Builders who lagged:

  • Discovered constraints during scale, not before
  • Faced painful migrations under time pressure
  • Found infra choices limiting strategic options

Hyperscalers and larger clouds cashed in on incumbency to raise prices. Hyperscaler refugees seeing the writing on the wall fled to neocloud providers.

8. What Didn’t Happen Despite Expectations

Several widely predicted shifts failed to materialize at scale:

  • Fully autonomous agents operating reliably
  • General reasoning translating cleanly into products
  • Human-free enterprise workflows
  • Standardized tooling across the stack

Builders who recognized this early:

  • Avoided premature automation bets
  • Kept humans in critical loops
  • Focused on augmentation, not replacement

Builders who didn’t:

  • Built brittle systems on optimistic assumptions
  • Overpromised capabilities
  • Paid the cost in trust and churn

Restraint proved more valuable than ambition. As I’ve always said: “AI will happen slower than you want and faster than you like.”
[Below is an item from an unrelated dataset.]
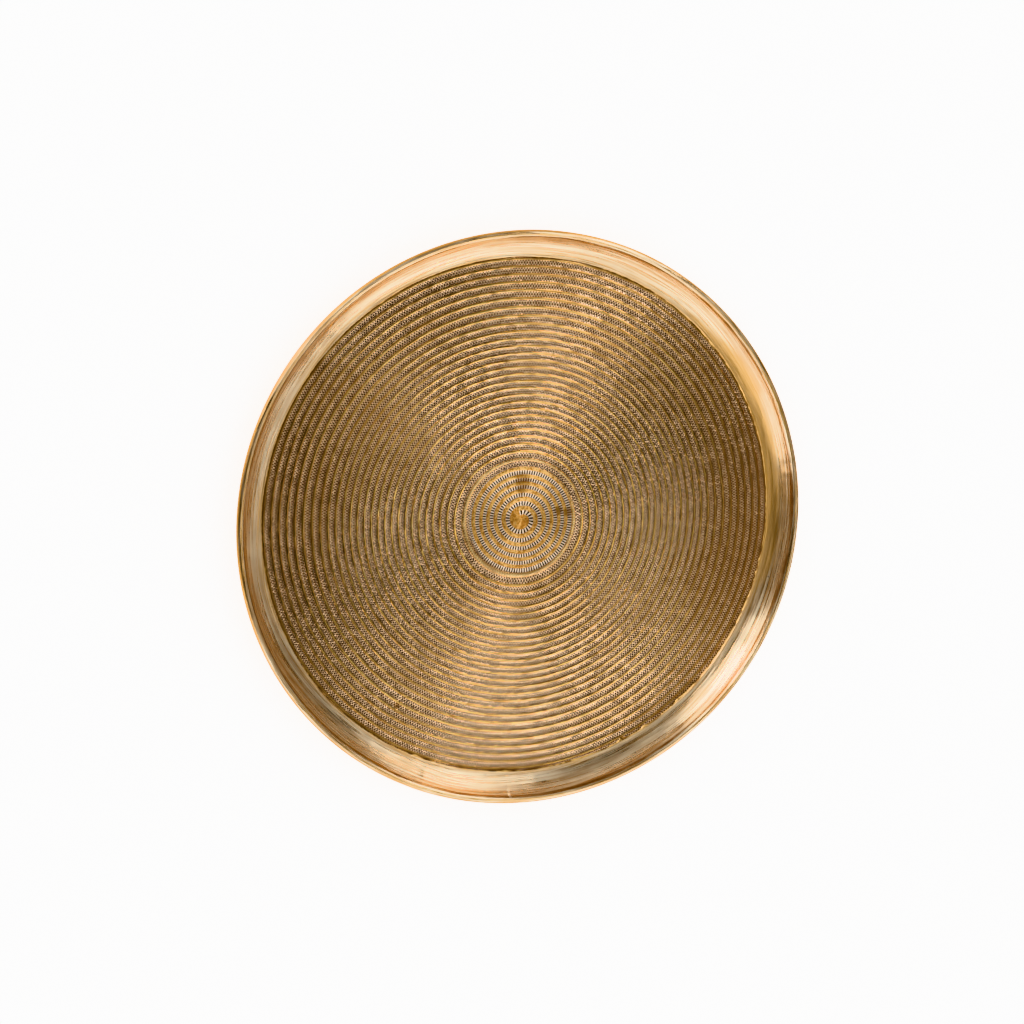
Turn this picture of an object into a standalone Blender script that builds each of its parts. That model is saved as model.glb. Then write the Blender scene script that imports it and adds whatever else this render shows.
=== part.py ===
"""A round serving tray in brass sheet, put together as a tinsmith does it.

A flat embossed plate carries a hoop of coved strip, whose foot laps over the plate's margin and is soldered to
it. The hoop's upper edge is rolled outwards round a wire, and its two ends are butted and brazed at the seam.

Units are metres, +Z is up, and the origin is the middle of the face that the tray rests on.
"""

from math import atan2, cos, hypot, pi, radians, sin

import bmesh
import bpy

# Driving dimensions
TRAY_RADIUS = 0.200
TRAY_HEIGHT = 0.0173
FLOOR_RADIUS = 0.181  # the open floor, inside the hoop's foot
PLATE_THICKNESS = 0.0010
STRIP_THICKNESS = 0.0008
JOINT_GAP = 0.0003  # left between pieces that touch on the real tray

# The plate's margin under the hoop
PLATE_LAP = 0.0035

# The hoop: a flat foot, a hollow curved wall and a rolled edge
FOOT_WIDTH = 0.0015
COVE_START_ANGLE = radians(14)
ROLL_RADIUS = 0.0025
ROLL_START_ANGLE = radians(202.5)
ROLL_END_ANGLE = radians(-112.5)  # it stops short of the wall, so the roll stays open along its underside
WIRE_RADIUS = 0.00135

# The solder in the corner between the plate and the foot, and the brazed butt seam
SOLDER_LEG = 0.0008
SEAM_ANGLE = radians(-92)
SEAM_WIDTH = 0.0020
CUTTER_MARGIN = 0.010  # how far the seam's cutter reaches past the hoop's section

# Facets
RING_STEPS = 72
COVE_STEPS = 6
ROLL_STEPS = 14
WIRE_SIDES = 8
SHARP_ANGLE = radians(35)

BRASS = (0.71, 0.48, 0.20)
BRASS_STRIP = (0.78, 0.56, 0.28)
STEEL = (0.42, 0.41, 0.39)
SOLDER = (0.20, 0.13, 0.07)
BRAZE = (0.85, 0.66, 0.36)


def material(name, colour, roughness, metallic=1.0):
    made = bpy.data.materials.new(name)
    made.use_nodes = True
    shader = made.node_tree.nodes["Principled BSDF"]
    shader.inputs["Base Color"].default_value = (*colour, 1.0)
    shader.inputs["Roughness"].default_value = roughness
    shader.inputs["Metallic"].default_value = metallic
    return made


def arc(centre, radius, start, end, steps):
    """Points (r, z) on a circle in the plane of a radial section."""
    angles = [start + (end - start) * i / steps for i in range(steps + 1)]
    return [(centre[0] + radius * cos(a), centre[1] + radius * sin(a)) for a in angles]


def turned(name, section, finish):
    """A closed section (r, z), turned once about Z."""
    bm = bmesh.new()
    corners = [bm.verts.new((r, 0, z)) for r, z in section]
    outline = [bm.edges.new(pair) for pair in zip(corners, corners[1:] + corners[:1], strict=True)]
    bmesh.ops.spin(
        bm, geom=corners + outline, axis=(0, 0, 1), angle=2 * pi, steps=RING_STEPS, use_merge=True
    )
    bmesh.ops.recalc_face_normals(bm, faces=bm.faces)
    mesh = bpy.data.meshes.new(name)
    bm.to_mesh(mesh)
    bm.free()
    made = bpy.data.objects.new(name, mesh)
    bpy.context.collection.objects.link(made)
    finished(made, finish)
    return made


def finished(piece, finish):
    piece.data.shade_smooth()
    piece.data.set_sharp_from_angle(angle=SHARP_ANGLE)
    piece.data.materials.append(finish)


def roll_centre():
    return TRAY_RADIUS - ROLL_RADIUS, TRAY_HEIGHT - ROLL_RADIUS


def crease():
    """Where the wall's inner face meets the roll."""
    r, z = roll_centre()
    return r + ROLL_RADIUS * cos(ROLL_START_ANGLE), z + ROLL_RADIUS * sin(ROLL_START_ANGLE)


def cove():
    """The wall's inner face as an arc from the foot to the crease: its centre, radius and first and last angle."""
    foot_r, foot_z = FLOOR_RADIUS + FOOT_WIDTH, foot_top()
    crease_r, crease_z = crease()
    chord = hypot(crease_r - foot_r, crease_z - foot_z)
    chord_angle = atan2(crease_z - foot_z, crease_r - foot_r)
    half_sweep = chord_angle - COVE_START_ANGLE
    radius = chord / (2 * sin(half_sweep))
    start = COVE_START_ANGLE - pi / 2
    centre = (foot_r - radius * cos(start), foot_z - radius * sin(start))
    return centre, radius, start, start + 2 * half_sweep


def foot_top():
    return PLATE_THICKNESS + JOINT_GAP + STRIP_THICKNESS


def hoop_section():
    """The strip's section, first along its inner face from foot to roll, then back along its outer face."""
    centre, radius, start, end = cove()
    roll = (roll_centre(), ROLL_RADIUS)
    inner = [(FLOOR_RADIUS, foot_top())]
    inner += arc(centre, radius, start, end, COVE_STEPS)
    inner += arc(*roll, ROLL_START_ANGLE, ROLL_END_ANGLE, ROLL_STEPS)[1:]
    outer = arc(roll[0], ROLL_RADIUS - STRIP_THICKNESS, ROLL_END_ANGLE, ROLL_START_ANGLE, ROLL_STEPS)
    under = arc(centre, radius + STRIP_THICKNESS, end, start, COVE_STEPS)
    foot_bottom = foot_top() - STRIP_THICKNESS
    # The foot's flat underside starts where the wall's outer face comes down to it.
    outer += [point for point in under if point[1] > foot_bottom + 1e-5]
    outer += [(FLOOR_RADIUS + FOOT_WIDTH, foot_bottom), (FLOOR_RADIUS, foot_bottom)]
    return inner + outer


def seam_cut(piece, name, width, operation):
    """Cuts a ring at the seam: DIFFERENCE takes a slot of this width out of it, and INTERSECT keeps only that."""
    reach = TRAY_RADIUS - FLOOR_RADIUS + 2 * CUTTER_MARGIN
    radius = (TRAY_RADIUS + FLOOR_RADIUS) / 2
    bpy.ops.mesh.primitive_cube_add(
        size=1,
        location=(radius * cos(SEAM_ANGLE), radius * sin(SEAM_ANGLE), TRAY_HEIGHT / 2),
        rotation=(0, 0, SEAM_ANGLE),
        scale=(reach, width, TRAY_HEIGHT + 2 * CUTTER_MARGIN),
    )
    cutter = bpy.context.object
    cutter.name = name
    cutter.hide_render = True
    cutter.display_type = "WIRE"
    cut = piece.modifiers.new("seam", "BOOLEAN")
    cut.object = cutter
    cut.operation = operation
    cut.solver = "EXACT"


def floor_plate():
    bpy.ops.mesh.primitive_cylinder_add(
        vertices=RING_STEPS,
        radius=FLOOR_RADIUS + PLATE_LAP,
        depth=PLATE_THICKNESS,
        location=(0, 0, PLATE_THICKNESS / 2),
    )
    plate = bpy.context.object
    plate.name = "floor_plate"
    finished(plate, material("embossed_brass", BRASS, 0.36))


def rim_hoop():
    """The strip, bent round the plate, with its two ends left apart for the seam."""
    hoop = turned("rim_hoop", hoop_section(), material("rim_brass", BRASS_STRIP, 0.26))
    seam_cut(hoop, "hoop_slot", SEAM_WIDTH + 2 * JOINT_GAP, "DIFFERENCE")


def seam_braze():
    """The metal run between the strip's ends, with the strip's own section."""
    braze = turned("seam_braze", hoop_section(), material("braze", BRAZE, 0.30))
    seam_cut(braze, "braze_slot", SEAM_WIDTH, "INTERSECT")


def edge_wire():
    section = arc(roll_centre(), WIRE_RADIUS, 0, 2 * pi, WIRE_SIDES)[:-1]
    turned("edge_wire", section, material("steel_wire", STEEL, 0.45))


def floor_solder():
    outside = FLOOR_RADIUS - JOINT_GAP
    bottom = PLATE_THICKNESS + JOINT_GAP
    section = [(outside, bottom), (outside, bottom + SOLDER_LEG), (outside - SOLDER_LEG, bottom)]
    turned("floor_solder", section, material("tarnished_solder", SOLDER, 0.60))


def main():
    for old in list(bpy.data.objects):
        bpy.data.objects.remove(old, do_unlink=True)
    floor_plate()
    rim_hoop()
    seam_braze()
    edge_wire()
    floor_solder()


main()
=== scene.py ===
"""The looks of a round brass tray: an embossed plate, a coved hoop with a rolled edge, solder and braze.

Lengths are metres in the part's own frame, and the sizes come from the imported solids.
"""

from math import atan2, cos, hypot, pi, radians, sin

import bmesh
import bpy
import numpy as np
from mathutils import Matrix, Vector


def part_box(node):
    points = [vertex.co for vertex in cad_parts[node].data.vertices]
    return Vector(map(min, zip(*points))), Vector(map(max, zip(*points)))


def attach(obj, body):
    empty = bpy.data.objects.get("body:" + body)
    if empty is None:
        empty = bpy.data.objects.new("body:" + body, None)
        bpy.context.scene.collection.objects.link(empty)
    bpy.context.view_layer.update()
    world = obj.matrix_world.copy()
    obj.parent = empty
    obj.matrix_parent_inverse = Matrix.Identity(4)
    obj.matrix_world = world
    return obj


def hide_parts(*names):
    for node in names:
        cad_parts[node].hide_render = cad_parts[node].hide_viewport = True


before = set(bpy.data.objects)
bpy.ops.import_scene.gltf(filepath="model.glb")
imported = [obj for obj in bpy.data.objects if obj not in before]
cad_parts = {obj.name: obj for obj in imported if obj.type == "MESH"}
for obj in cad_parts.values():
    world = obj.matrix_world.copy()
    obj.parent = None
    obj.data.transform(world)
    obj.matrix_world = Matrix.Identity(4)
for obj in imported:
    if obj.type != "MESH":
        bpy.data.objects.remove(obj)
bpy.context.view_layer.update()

SEED = 7
TURN = 2 * pi

# ---------------------------------------------------------------- sizes, read from the solids

_, plate_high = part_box("floor_plate")
hoop_low, hoop_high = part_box("rim_hoop")
wire_low, wire_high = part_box("edge_wire")
_, solder_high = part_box("floor_solder")

JOINT_GAP = 0.0003
TRAY_RADIUS = hoop_high.y
TRAY_HEIGHT = hoop_high.z
PLATE_RADIUS = plate_high.x
PLATE_TOP = plate_high.z
FLOOR_RADIUS = solder_high.x + JOINT_GAP
FOOT_BOTTOM = hoop_low.z
STRIP = 0.0008
FOOT_WIDTH = 0.0015
COVE_START_ANGLE = radians(14)
ROLL_HEIGHT = (wire_low.z + wire_high.z) / 2
ROLL_RADIUS = TRAY_HEIGHT - ROLL_HEIGHT
ROLL_START_ANGLE = radians(202.5)
ROLL_END_ANGLE = radians(-112.5)
SEAM_ANGLE = radians(-92)
SEAM_WIDTH = 0.0020

# ---------------------------------------------------------------- the embossed spiral

SPIRAL_CENTRE = (-0.0006, -0.00085)  # struck by hand, a little off the tray's middle
COARSE_CENTRE = (0.0001, -0.0001)  # and its coarse turns off the fine ones
SPIRAL_START = radians(251)  # measured clockwise from +X, seen from above
SPIRAL_INNER = 0.0032
# The pitch wanders as the hand works outwards: radius, then the distance to the next turn
PITCHES = (
    (0.004, 0.0068),
    (0.014, 0.0061),
    (0.020, 0.0053),
    (0.031, 0.0049),
    (0.037, 0.0064),
    (0.041, 0.0066),
    (0.047, 0.0055),
    (0.056, 0.0050),
    (0.070, 0.0048),
    (0.100, 0.0047),
    (0.122, 0.0049),
    (0.138, 0.0053),
    (0.149, 0.0061),
    (0.158, 0.0055),
    (0.172, 0.0052),
)
COARSE_RADIUS = 0.0372  # inside it the tool's marks are coarse and widely spaced
COARSE_MARK = 0.00170  # from one tool mark to the next along the spiral
FINE_MARK = 0.00190
MERGED_WIDTH = 0.008  # just outside the coarse turns the plain ridge almost vanishes
RIDGE_STEP = 0.0034
BAND_MIDDLE = 0.31  # places across one turn, as shares of the pitch
BAND_OUTER = 0.62
RIDGE_INNER = 0.71
RIDGE_OUTER = 0.92
# In the coarse turns the band is narrower: where each of the shares above really lies
SHARES = (0.0, BAND_MIDDLE, BAND_OUTER, RIDGE_INNER, RIDGE_OUTER, 1.0)
COARSE_SHARES = (0.0, 0.22, 0.44, 0.56, 0.92, 1.0)
RIDGE_RISE = 0.00020
TICK_CREST = -0.00002
TICK_PIT = -0.00038
PLATE_BEVEL = 0.0002
SHEET_WAVE = 0.00005  # how far the hammered sheet is out of flat
WALL_SWAY = 0.00010  # how far the wall leans in and out
EDGE_SWELL = 0.00004  # how much the roll's edge comes and goes
PLATE_EDGE_STEPS = 360
HOOP_STEPS = 600
SOLDER_STEPS = 1200
OFF_THE_FACE = -9  # a place that is nowhere up the wall

# ---------------------------------------------------------------- the photograph's viewpoint

VIEW_TILT = radians(19.48)
FAR_AZIMUTH = radians(-35.03)
VIEW_DISTANCE = 1.5332
LENS_MM = 78.09
SENSOR_MM = 36.0
FRAME_SHIFT = 0.0085


def smoothstep(low, high, value):
    t = np.clip((value - low) / (high - low), 0.0, 1.0)
    return t * t * (3 - 2 * t)


def wave(angle, seed, count=5, lowest=1, highest=9):
    """A smooth, closed, seeded wobble round the tray, between about -1 and 1."""
    chance = np.random.default_rng(seed)
    total = np.zeros_like(angle)
    for _ in range(count):
        turns = chance.integers(lowest, highest + 1)
        total += chance.uniform(0.4, 1.0) * np.sin(turns * angle + chance.uniform(0, TURN))
    return total / count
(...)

9. What This Sets Up for Next Year

Taken together, these shifts point to a single consolidation:

  • Inference constraints forced teams to confront cost and latency early
  • Those constraints exposed brittle systems and vendor lock-in
  • That pressure accelerated adoption of open models and portable infrastructure
  • Which, in turn, made evaluation and reliability unavoidable

None of these changes happened in isolation: they are mutually reinforcing.

The result is a new dividing line:

  • Builders who treated AI as a component — something you plug in and upgrade — increasingly hit ceilings.
  • Builders who treated AI as infrastructure — something you design, stress-test, and operate — gained compounding advantages in speed, cost control, and reliability.

The Real Question Going Forward

As models continue to converge, novelty will decay faster than execution advantage.

The defining question for builders and founders next year is not “Which model should we bet on?” but “If intelligence is abundant, who builds systems that actually hold up under real users, real costs, and real time?”

The AI winners of 2026 will be those who can operate those systems under pressure.